Performance and Latency Considerations
Your webhook's response time is added directly to the kubectl apply
latency for every matching request. Milliseconds matter.
Scope Rules Tightly: The rules
in your ValidatingWebhookConfiguration
are your first line of defense. Never use wildcards like apiGroups: ["
"]. Be as specific as possible about the resources and operations you care about. The API server will not even attempt to call your webhook for non-matching requests.
Avoid External Calls: The validation logic should be self-contained. If your webhook needs to call another service (e.g., a policy engine like OPA, or even the Kubernetes API itself to check other resources), you introduce network latency and another point of failure. If you must* make external calls, they need to be extremely fast and highly available. Use aggressive timeouts.
* Set timeoutSeconds
Conservatively: The default is 10 seconds, which is far too high for a production webhook. A user waiting 10 seconds for kubectl
to respond will assume the cluster is broken. Start with a low value like 2
or 3
seconds and monitor. If your webhook regularly times out, it is too slow and needs optimization.
* Monitor Everything: Expose Prometheus metrics from your Go application. Track:
* webhook_requests_total
: A counter for received requests.
* webhook_request_duration_seconds
: A histogram of request processing time.
* webhook_allowed_requests_total
, webhook_denied_requests_total
: Counters for outcomes.
This data is invaluable for SLOs and performance tuning.

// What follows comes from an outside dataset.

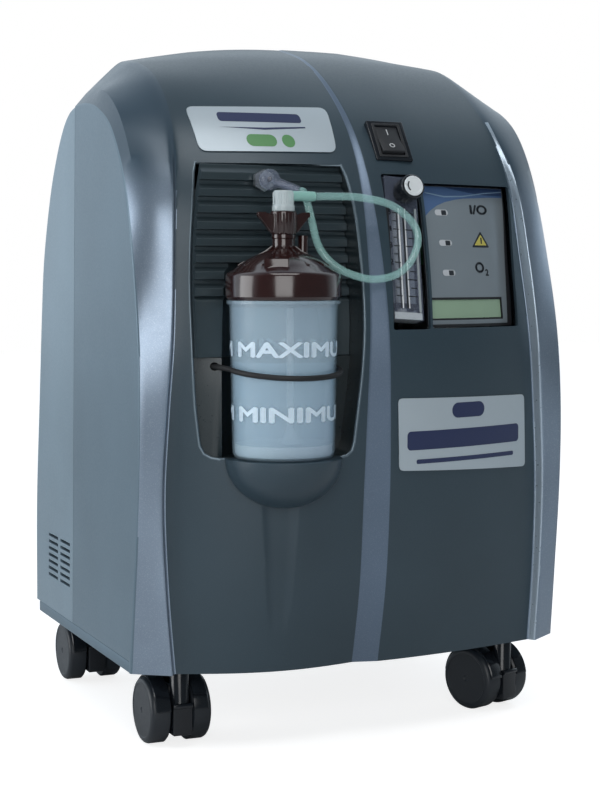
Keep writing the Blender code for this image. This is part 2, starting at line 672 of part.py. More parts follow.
def make_control_panel():
    depth = PANEL_DEPTH
    panel = front_skin("control_panel", -depth, -depth - 2, white_plastic())
    boolean(panel, outline("panel_shape", grown(PANEL_MOUTH, -0.4), 160, upright(-120)), "INTERSECT")
    boolean(panel, box("cut_display_window", (DISPLAY_X[0], -180, DISPLAY_Z[0]), (DISPLAY_X[1], -40, DISPLAY_Z[1])))
    slots = [((LIGHT_X - 3.5, -180, z - 1.6), (LIGHT_X + 3.5, -40, z + 1.6)) for z in LIGHT_Z]
    boolean(panel, boxes("cut_light_slots", slots))
    display = front_skin("display", -depth - 0.8, -depth - 4, material("lcd", (0.25, 0.4, 0.25), 0.3))
    boolean(display, box("display_shape", (DISPLAY_X[0] + GAP, -180, DISPLAY_Z[0] + GAP),
                         (DISPLAY_X[1] - GAP, -40, DISPLAY_Z[1] - GAP)), "INTERSECT")
    light = front_skin("light_pipe", -depth - 2.5, -depth - 5.5, material("lens", (0.2, 0.3, 0.2), 0.3))
    boolean(light, box("light_bar", (LIGHT_X - 4.5, -180, 334), (LIGHT_X + 4.5, -40, 389)), "INTERSECT")
    studs = front_skin("light_studs", -depth - 0.3, -depth - 4)
    shapes = [((LIGHT_X - 3.2, -180, z - 1.3), (LIGHT_X + 3.2, -40, z + 1.3)) for z in LIGHT_Z]
    boolean(studs, boxes("light_stud_shape", shapes), "INTERSECT")
    boolean(light, studs, "UNION")
    board = box("circuit_board", (48, -62, 345), (118, -60.2, 400), material("board", (0.03, 0.2, 0.08), 0.5))
    for low, high in (((54, -61, 350), (72, -44, 372)), ((80, -61, 352), (104, -50, 364)),
                      ((84, -61, 376), (110, -54, 392))):
        boolean(board, box("board_item", low, high), "UNION")


def make_switch():
    place = tilted(SWITCH_CENTRE, SWITCH_TILT)
    bezel = box("switch_bezel", (-14.8, -3.2, -17.6), (14.8, 5, 17.6), black_plastic(), matrix=place)
    boolean(bezel, front_skin("cut_bezel_seat", GAP, -30))
    boolean(bezel, box("bezel_body", (-11.8, -2.5, -14.8), (11.8, 15, 14.8), matrix=place), "UNION")
    boolean(bezel, box("cut_bezel_well", (-9.4, -10, -13.3), (9.4, 12.5, 13.3), matrix=place))
    profile = [(-3.4, 0), (-4.4, 12.3), (2, 12.6), (7, 4), (7, -4), (2, -12.6), (-4.4, -12.3)]
    pivot = place @ Matrix.Rotation(math.radians(-SWITCH_REST), 4, "X")
    rocker = outline("switch_rocker", [(y, z) for y, z in reversed(profile)], 18.0, pivot @ sideways(0),
                     black_plastic())
    return rocker


def make_flowmeter():
    place = tilted(FLOW_CENTRE, FLOW_TILT) @ Matrix.Rotation(math.radians(FLOW_LEAN), 4, "Y")
    wide, deep, tall = (side / 2 for side in FLOW_SIZE)
    body = box("flowmeter_body", (-wide, -deep, -tall), (wide - 3, deep, tall), clear_plastic(), matrix=place)
    bore = rod("cut_bore", place @ Vector((-3 * MM, 0, -48 * MM)) / MM, place @ Vector((-3 * MM, 0, 32 * MM)) / MM,
               4.2, sides=16)
    boolean(body, bore)
    vent = rod("cut_bore_vent", place @ Vector((-3 * MM, 0, -46 * MM)) / MM,
               place @ Vector((-3 * MM, 30 * MM, -46 * MM)) / MM, 2.6, sides=10)
    boolean(body, vent)
    ball("flow_ball", place @ Vector((-3 * MM, 0, -40 * MM)) / MM, 3.4, black_plastic(), rings=6)
    knob_start = place @ Vector((-0.2 * MM, (-deep - 0.6) * MM, KNOB_UP * MM)) / MM
    knob_end = place @ Vector((-0.2 * MM, (-deep - 18.6) * MM, KNOB_UP * MM)) / MM
    knob = rod("flow_knob", knob_start, knob_end, KNOB_RADIUS, black_plastic(), sides=24)
    return bevel(knob, 0.8, 1)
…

High Availability and `failurePolicy`
The failurePolicy
field is critical.
failurePolicy: Fail
(Default): If the webhook cannot be reached (DNS failure, network issue, all pods down, timeout), the API server rejects the resource request. This ensures your policies are always enforced but introduces a risk: an outage of your webhook can block deployments cluster-wide. You must* run multiple replicas of your webhook pod across different nodes and have robust monitoring and alerting.
* failurePolicy: Ignore
: If the webhook cannot be reached, the API server allows the resource request to proceed. This prioritizes availability over strict policy enforcement. This is safer during initial rollout or for non-critical validation, but it means your policy can be bypassed during a webhook outage.
For a critical policy like resource limits, Fail
is usually the correct choice, but it comes with the operational burden of ensuring the webhook service is one of the most highly available components in your cluster.
Testing Your Webhook
Testing is non-negotiable.
validatePodSpec
function) should be pure and easily testable. Feed it various corev1.PodSpec
structs and assert the error
response is correct.kubebuilder
's envtest
to spin up a real etcd
and kube-apiserver
in memory during your test suite. This allows you to test the full HTTP request/response flow without needing a real cluster.Let's see it in action. Create two files:
# compliant-deployment.yaml
apiVersion: apps/v1
kind: Deployment
metadata:
name: nginx-compliant
spec:
replicas: 1
selector:
matchLabels:
app: nginx
template:
metadata:
labels:
app: nginx
spec:
containers:
- name: nginx
image: nginx:1.21
resources:
limits:
cpu: "200m"
memory: "128Mi"
requests:
cpu: "100m"
memory: "64Mi"
# non-compliant-deployment.yaml
apiVersion: apps/v1
kind: Deployment
metadata:
name: nginx-non-compliant
spec:
replicas: 1
selector:
matchLabels:
app: nginx
template:
metadata:
labels:
app: nginx
spec:
containers:
- name: nginx
image: nginx:1.21
# Missing resources section
Apply them:
$ kubectl apply -f compliant-deployment.yaml
deployment.apps/nginx-compliant created
$ kubectl apply -f non-compliant-deployment.yaml
Error from server: error when creating "non-compliant-deployment.yaml": admission webhook "validator.your-domain.com" denied the request: resource limits and requests are not defined for container 'nginx' in Deployment 'nginx-non-compliant'
The webhook works exactly as intended, providing immediate, actionable feedback to the user directly from the Kubernetes API.
Conclusion
Dynamic admission webhooks are a powerful, Kubernetes-native mechanism for enforcing custom policy and governance. By moving validation logic into a synchronous, API-aware component, you can create a robust, real-time security and operational backstop that complements static analysis and CI/CD checks.
However, this power comes with significant responsibility. Because webhooks exist in the critical path of the API server, they must be engineered for high performance, high availability, and resilience. By leveraging Go for its performance and concurrency, and cert-manager
for production-grade TLS lifecycle management, you can build admission controllers that are both powerful and operationally sound. The patterns discussed here—tightly-scoped rules, careful selection of failure policies, deadlock avoidance, and comprehensive monitoring—are not optional extras; they are the foundation for successfully running validating webhooks in a production environment.